Another day, another huge demonstration. It started at Opéra, it was enormous, it took a long time to set off. It wasn’t possible to move for the density on both the huge boulevard and the sidewalk. It was sunny. Like the previous week, there were inordinate numbers of police, there en masse but hiding in side streets. Conspicuously inconspicuous. There were all the things there are at these events: metalworkers, different divisions of different unions. The demonstration felt unpoliced, along the boulevard Bonne Nouvelle up until Beaumarchais, that is. But at Filles de calvaire, there were constant charges. The police would snatch people and push them into the little side streets, randomly arrest people, and then occupy the streets. An older anarchist (I know this because he was wearing a badge saying Afed), was arrested for no reason, along with his partner and some bystanders. All of rue Amelot, which runs to the north of the boulevard Beaumarchais, felt like a trap. The main chant that day, by everyone, was tout le monde déteste la police.
At Bastille there was the usual waiting game, as the rest of the (again enormous) demonstration arrived slowly. There was a burning barricade on rue de Bastille, and a large crowd. It was still light. Demonstrators had managed to push back the police and then make a wall of fire, which a crowd--including some firemen (on strike)--were watching. After dark, in the bar l’Etincelle on rue Amelot, there were televisions which showed confrontations on the place. A group on the southeast side of the square actively attacking the police, throwing paving stones, wicker chairs seized from a terrasse, and bottles, for half an hour ; a restaurant had apparently been attacked and closed; eventually the police began to charge. Through all the objects flying, you could see a long telescopic rod carried by police—a camera as it turned out. There were targeted arrests as people left.

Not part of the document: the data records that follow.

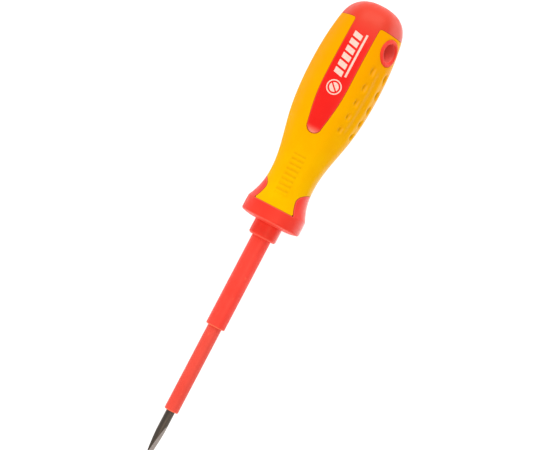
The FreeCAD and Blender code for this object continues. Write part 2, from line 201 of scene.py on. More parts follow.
def on_surface(station, turn, lift=0.0, radius=handle_radius):
    """Points at a height above the surface, along its normal."""
    station = np.asarray(station, float)
    turn = np.asarray(turn, float)
    r = radius(station, turn)
    r_station = (radius(station + STEP, turn) - radius(station - STEP, turn)) / (2 * STEP)
    r_turn = (radius(station, turn + STEP) - radius(station, turn - STEP)) / (2 * STEP)
    sine, cosine = np.sin(turn), np.cos(turn)
    slope = r_turn / np.maximum(r, 0.1)
    normal = np.stack([r_station, sine - slope * cosine, cosine + slope * sine], -1)
    normal /= np.linalg.norm(normal, axis=-1, keepdims=True)
    point = np.stack([-station, r * sine, r * cosine], -1)
    return point + normal * np.asarray(lift, float)[..., None]


# ---------------------------------------------------------------- outlines on the handle


def bezier(poles, count):
    t = np.linspace(0, 1, count)[:, None]
    a, b, c, d = (np.array(pole, float) for pole in poles)
    return a * (1 - t) ** 3 + 3 * b * t * (1 - t) ** 2 + 3 * c * t**2 * (1 - t) + d * t**3


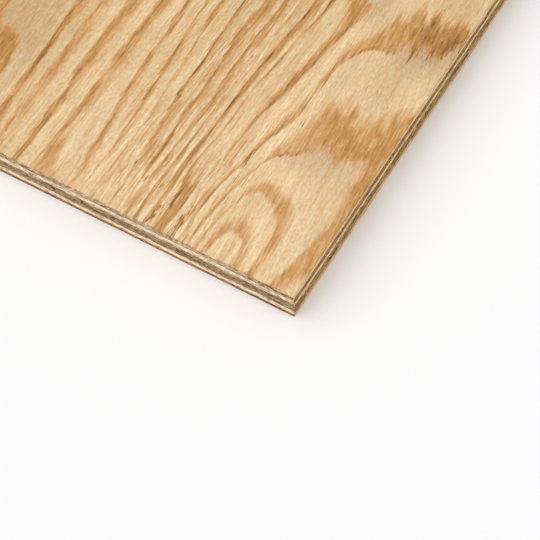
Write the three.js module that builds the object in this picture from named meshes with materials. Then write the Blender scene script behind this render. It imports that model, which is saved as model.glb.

On the next day, February 8, the newspaper Le parisien publishes an exclusive interview with the CEO of Total, making public their yearly figures. He says that if nine billion in profits didn’t go to stakeholders, there would be no business in France, that they make a mere one centime on every litre of petrol, and finally that people are living longer and so the only way to accommodate this is for them to work longer. The next day all headlines are about oil-company superprofits.